Semistable torsion classes and canonical decompositions in Grothendieck groups (Q6639749)

Derived categories are basic in homological algebra and appear in many branches of mathematics, and tilting theory is a powerful tool to study equivalences of the derived categories. There are two important notions in tilting theory: tilting/silting complexes and \(t\)-structures. Two rings \(A\) and \(B\) are derived equivalent if and only if there exists a tilting complex of \(A\) whose endomorphism ring is isomorphic to \(B\). The class of silting complexes is a generalization of the class of tilting complexes from the point of view of mutation, which is a categorical operation to construct a new silting complex from a given one by replacing a direct summand.

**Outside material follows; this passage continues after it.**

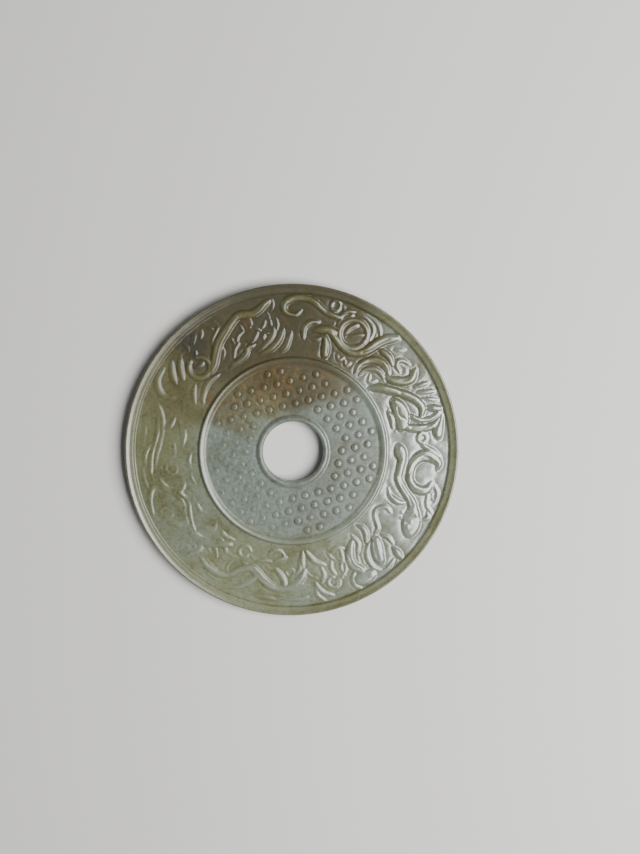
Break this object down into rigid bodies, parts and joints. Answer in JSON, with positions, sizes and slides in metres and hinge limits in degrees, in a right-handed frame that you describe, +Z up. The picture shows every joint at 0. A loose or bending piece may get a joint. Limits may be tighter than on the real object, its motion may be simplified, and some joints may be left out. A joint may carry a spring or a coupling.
{
  "type": "jade bi disc",
  "caption": "Carved jade bi disc, lying flat, with a round central hole, a grain-boss field and a band of coiling dragons in relief.",
  "frame": {"origin": "centre of the hole at the height of the surface that the disc lies on", "axes": "+Z up out of the carved face, along the axis of the disc; +Y towards the top of the disc as it is seen"},
  "size_m": [0.17, 0.17, 0.008],
  "materials": {
    "jade": "polished"
  },
  "bodies": {
    "root": {"jade_disc": "jade"}
  },
  "joints": []
}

A \(t\)-structure is a pair of two full subcategories satisfying certain axioms, and intermediate \(t\)-structures correspond bijectively with torsion classes in the module category.\N\NS. Asai and O. Iyama study two classes of torsion classes that generalize functorially finite torsion classes, i.e., semistable torsion classes and morphism torsion classes. Semistable torsion classes are parametrized by the elements in the real Grothendieck group up to TF equivalence. They give a close connection between TF equivalence classes and the cones given by canonical decompositions of the spaces of projective presentations. For \(E\)-tame algebras and hereditary algebras, the authors prove that TF equivalence classes containing lattice points are exactly the cones given by canonical decompositions. They also answer a question by Derksen-Fei negatively by giving examples of algebras that do not satisfy the ray condition. As an application, Asai-Iyama give an explicit description of TF equivalence classes of preprojective algebras of type \(\widetilde{\mathbb{A}}\).